• _PROBLEM DESCRIPTION_
Write out the whole listing again, exactly as given.
/---
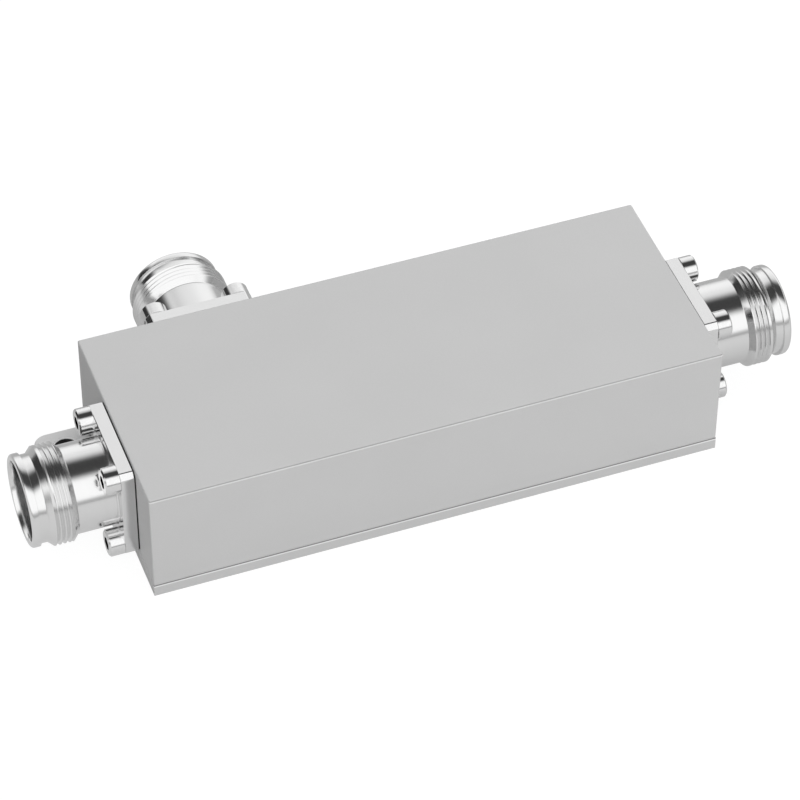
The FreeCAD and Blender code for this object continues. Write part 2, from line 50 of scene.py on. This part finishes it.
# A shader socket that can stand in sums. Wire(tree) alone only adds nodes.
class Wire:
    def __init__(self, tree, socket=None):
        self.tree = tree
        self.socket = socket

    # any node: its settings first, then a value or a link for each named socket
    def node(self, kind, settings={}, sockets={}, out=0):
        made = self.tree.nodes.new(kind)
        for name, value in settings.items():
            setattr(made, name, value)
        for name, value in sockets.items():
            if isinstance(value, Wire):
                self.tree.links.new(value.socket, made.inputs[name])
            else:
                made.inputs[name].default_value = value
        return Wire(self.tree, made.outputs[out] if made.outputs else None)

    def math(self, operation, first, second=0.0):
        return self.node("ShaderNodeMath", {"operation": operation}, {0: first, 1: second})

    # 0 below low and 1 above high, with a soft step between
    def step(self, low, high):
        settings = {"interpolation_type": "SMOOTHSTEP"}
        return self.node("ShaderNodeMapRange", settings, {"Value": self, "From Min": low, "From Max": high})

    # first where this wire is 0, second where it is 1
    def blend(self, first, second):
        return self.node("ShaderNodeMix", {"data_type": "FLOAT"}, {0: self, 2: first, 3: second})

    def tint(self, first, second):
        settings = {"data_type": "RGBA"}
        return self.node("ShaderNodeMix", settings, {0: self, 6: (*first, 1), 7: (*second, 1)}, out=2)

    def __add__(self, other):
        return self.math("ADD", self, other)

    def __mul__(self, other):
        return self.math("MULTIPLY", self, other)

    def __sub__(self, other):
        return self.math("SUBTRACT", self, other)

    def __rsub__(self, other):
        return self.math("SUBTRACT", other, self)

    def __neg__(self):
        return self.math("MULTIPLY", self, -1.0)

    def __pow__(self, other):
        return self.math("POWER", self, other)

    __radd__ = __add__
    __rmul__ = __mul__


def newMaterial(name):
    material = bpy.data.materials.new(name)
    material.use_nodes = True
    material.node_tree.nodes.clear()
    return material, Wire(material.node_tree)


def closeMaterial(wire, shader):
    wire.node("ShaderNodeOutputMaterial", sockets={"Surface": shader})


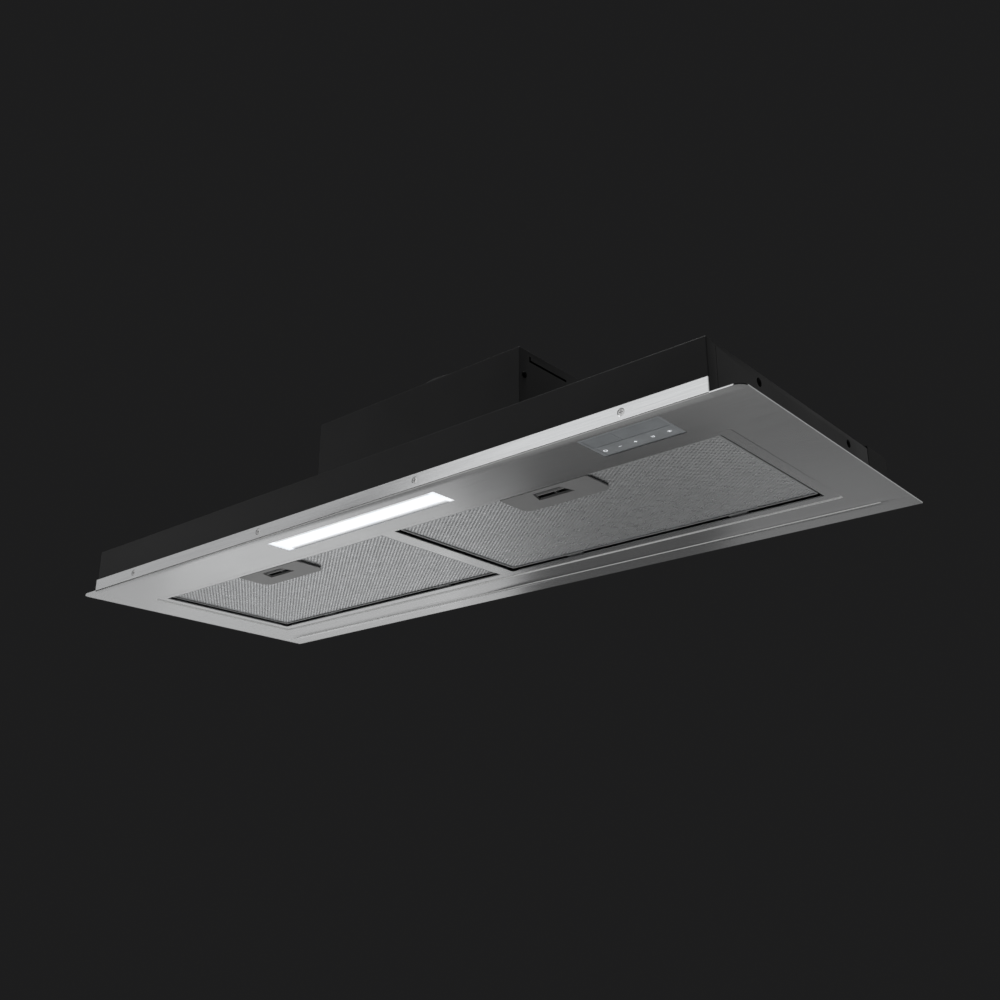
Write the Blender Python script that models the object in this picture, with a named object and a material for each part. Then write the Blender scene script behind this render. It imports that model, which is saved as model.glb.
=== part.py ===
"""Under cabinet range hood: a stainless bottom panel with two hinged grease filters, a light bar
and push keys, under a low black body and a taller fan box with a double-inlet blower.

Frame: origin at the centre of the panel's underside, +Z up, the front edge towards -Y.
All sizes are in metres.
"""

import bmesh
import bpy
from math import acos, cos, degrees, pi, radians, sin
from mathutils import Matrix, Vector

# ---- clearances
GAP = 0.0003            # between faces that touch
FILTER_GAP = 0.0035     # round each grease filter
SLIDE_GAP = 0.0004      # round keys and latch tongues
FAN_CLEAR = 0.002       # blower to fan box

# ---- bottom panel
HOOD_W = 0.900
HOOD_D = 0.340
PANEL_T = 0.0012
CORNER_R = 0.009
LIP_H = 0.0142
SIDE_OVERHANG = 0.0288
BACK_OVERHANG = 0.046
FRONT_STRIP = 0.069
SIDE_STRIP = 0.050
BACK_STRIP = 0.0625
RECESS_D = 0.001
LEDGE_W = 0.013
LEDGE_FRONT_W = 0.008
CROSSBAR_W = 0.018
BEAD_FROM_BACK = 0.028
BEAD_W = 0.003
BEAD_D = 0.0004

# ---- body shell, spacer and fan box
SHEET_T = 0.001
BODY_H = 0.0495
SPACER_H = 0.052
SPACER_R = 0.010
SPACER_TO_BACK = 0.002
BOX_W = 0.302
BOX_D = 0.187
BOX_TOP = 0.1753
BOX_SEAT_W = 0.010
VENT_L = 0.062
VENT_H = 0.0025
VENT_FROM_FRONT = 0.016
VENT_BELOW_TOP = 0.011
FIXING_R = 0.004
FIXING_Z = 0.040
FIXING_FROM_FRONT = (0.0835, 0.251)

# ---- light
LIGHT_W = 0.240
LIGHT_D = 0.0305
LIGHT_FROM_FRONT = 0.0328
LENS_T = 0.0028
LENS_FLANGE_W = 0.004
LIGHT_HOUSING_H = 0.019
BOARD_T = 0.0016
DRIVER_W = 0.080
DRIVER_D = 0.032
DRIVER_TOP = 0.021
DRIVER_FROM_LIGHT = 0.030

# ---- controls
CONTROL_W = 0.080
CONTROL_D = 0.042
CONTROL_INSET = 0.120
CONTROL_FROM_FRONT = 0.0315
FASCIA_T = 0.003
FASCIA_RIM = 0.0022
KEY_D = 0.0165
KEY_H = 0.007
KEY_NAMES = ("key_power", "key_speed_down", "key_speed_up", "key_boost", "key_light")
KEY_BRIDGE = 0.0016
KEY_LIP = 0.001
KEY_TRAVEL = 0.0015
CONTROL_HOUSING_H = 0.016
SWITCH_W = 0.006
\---
• _ANSWER FOR THIS EXERCISE_
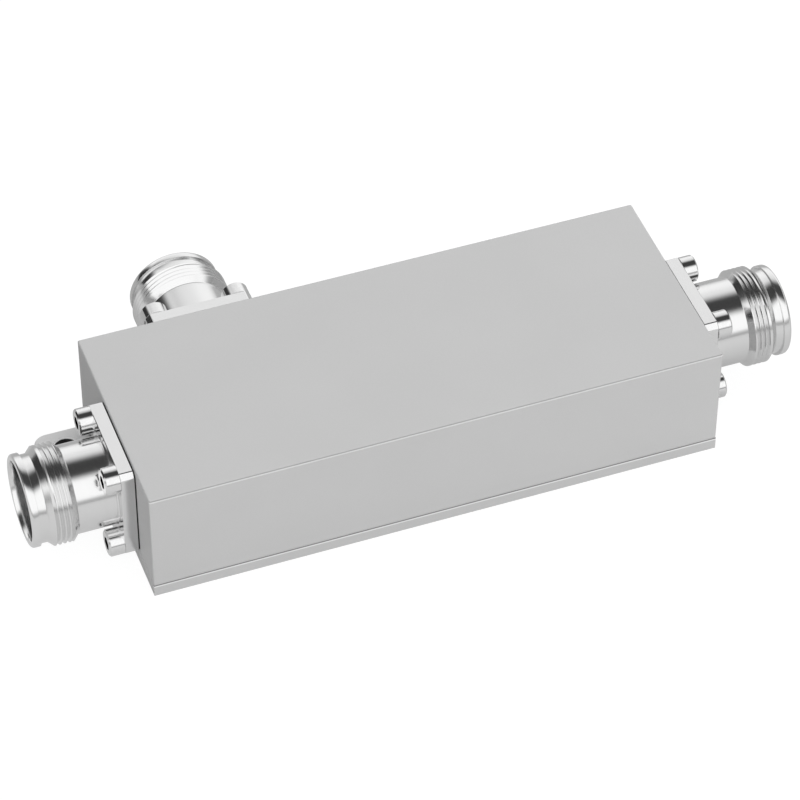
The FreeCAD and Blender code for this object continues. Write part 2, from line 50 of scene.py on. This part finishes it.
# A shader socket that can stand in sums. Wire(tree) alone only adds nodes.
class Wire:
    def __init__(self, tree, socket=None):
        self.tree = tree
        self.socket = socket

    # any node: its settings first, then a value or a link for each named socket
    def node(self, kind, settings={}, sockets={}, out=0):
        made = self.tree.nodes.new(kind)
        for name, value in settings.items():
            setattr(made, name, value)
        for name, value in sockets.items():
            if isinstance(value, Wire):
                self.tree.links.new(value.socket, made.inputs[name])
            else:
                made.inputs[name].default_value = value
        return Wire(self.tree, made.outputs[out] if made.outputs else None)

    def math(self, operation, first, second=0.0):
        return self.node("ShaderNodeMath", {"operation": operation}, {0: first, 1: second})

    # 0 below low and 1 above high, with a soft step between
    def step(self, low, high):
        settings = {"interpolation_type": "SMOOTHSTEP"}
        return self.node("ShaderNodeMapRange", settings, {"Value": self, "From Min": low, "From Max": high})

    # first where this wire is 0, second where it is 1
    def blend(self, first, second):
        return self.node("ShaderNodeMix", {"data_type": "FLOAT"}, {0: self, 2: first, 3: second})

    def tint(self, first, second):
        settings = {"data_type": "RGBA"}
        return self.node("ShaderNodeMix", settings, {0: self, 6: (*first, 1), 7: (*second, 1)}, out=2)

    def __add__(self, other):
        return self.math("ADD", self, other)

    def __mul__(self, other):
        return self.math("MULTIPLY", self, other)

    def __sub__(self, other):
        return self.math("SUBTRACT", self, other)

    def __rsub__(self, other):
        return self.math("SUBTRACT", other, self)

    def __neg__(self):
        return self.math("MULTIPLY", self, -1.0)

    def __pow__(self, other):
        return self.math("POWER", self, other)

    __radd__ = __add__
    __rmul__ = __mul__


def newMaterial(name):
    material = bpy.data.materials.new(name)
    material.use_nodes = True
    material.node_tree.nodes.clear()
    return material, Wire(material.node_tree)


def closeMaterial(wire, shader):
    wire.node("ShaderNodeOutputMaterial", sockets={"Surface": shader})


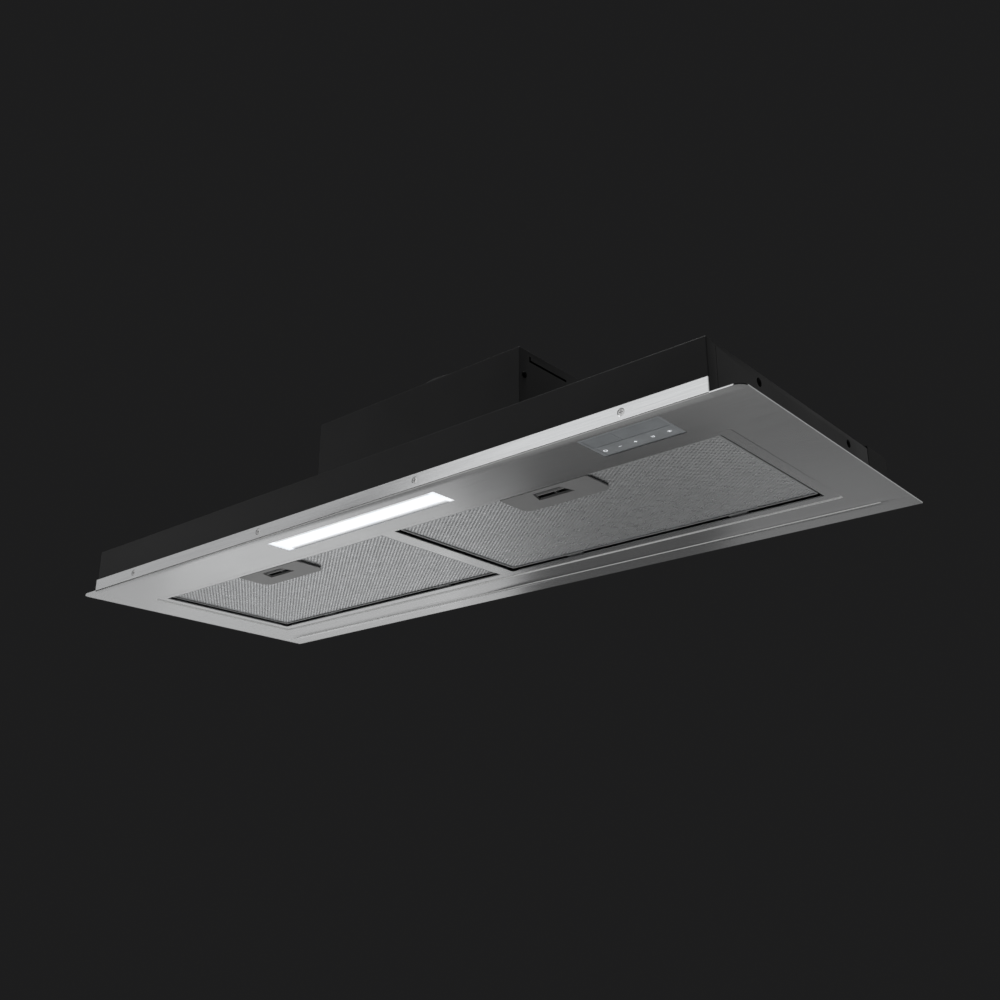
Write the Blender Python script that models the object in this picture, with a named object and a material for each part. Then write the Blender scene script behind this render. It imports that model, which is saved as model.glb.
=== part.py ===
"""Under cabinet range hood: a stainless bottom panel with two hinged grease filters, a light bar
and push keys, under a low black body and a taller fan box with a double-inlet blower.

Frame: origin at the centre of the panel's underside, +Z up, the front edge towards -Y.
All sizes are in metres.
"""

import bmesh
import bpy
from math import acos, cos, degrees, pi, radians, sin
from mathutils import Matrix, Vector

# ---- clearances
GAP = 0.0003            # between faces that touch
FILTER_GAP = 0.0035     # round each grease filter
SLIDE_GAP = 0.0004      # round keys and latch tongues
FAN_CLEAR = 0.002       # blower to fan box

# ---- bottom panel
HOOD_W = 0.900
HOOD_D = 0.340
PANEL_T = 0.0012
CORNER_R = 0.009
LIP_H = 0.0142
SIDE_OVERHANG = 0.0288
BACK_OVERHANG = 0.046
FRONT_STRIP = 0.069
SIDE_STRIP = 0.050
BACK_STRIP = 0.0625
RECESS_D = 0.001
LEDGE_W = 0.013
LEDGE_FRONT_W = 0.008
CROSSBAR_W = 0.018
BEAD_FROM_BACK = 0.028
BEAD_W = 0.003
BEAD_D = 0.0004

# ---- body shell, spacer and fan box
SHEET_T = 0.001
BODY_H = 0.0495
SPACER_H = 0.052
SPACER_R = 0.010
SPACER_TO_BACK = 0.002
BOX_W = 0.302
BOX_D = 0.187
BOX_TOP = 0.1753
BOX_SEAT_W = 0.010
VENT_L = 0.062
VENT_H = 0.0025
VENT_FROM_FRONT = 0.016
VENT_BELOW_TOP = 0.011
FIXING_R = 0.004
FIXING_Z = 0.040
FIXING_FROM_FRONT = (0.0835, 0.251)

# ---- light
LIGHT_W = 0.240
LIGHT_D = 0.0305
LIGHT_FROM_FRONT = 0.0328
LENS_T = 0.0028
LENS_FLANGE_W = 0.004
LIGHT_HOUSING_H = 0.019
BOARD_T = 0.0016
DRIVER_W = 0.080
DRIVER_D = 0.032
DRIVER_TOP = 0.021
DRIVER_FROM_LIGHT = 0.030

# ---- controls
CONTROL_W = 0.080
CONTROL_D = 0.042
CONTROL_INSET = 0.120
CONTROL_FROM_FRONT = 0.0315
FASCIA_T = 0.003
FASCIA_RIM = 0.0022
KEY_D = 0.0165
KEY_H = 0.007
KEY_NAMES = ("key_power", "key_speed_down", "key_speed_up", "key_boost", "key_light")
KEY_BRIDGE = 0.0016
KEY_LIP = 0.001
KEY_TRAVEL = 0.0015
CONTROL_HOUSING_H = 0.016
SWITCH_W = 0.006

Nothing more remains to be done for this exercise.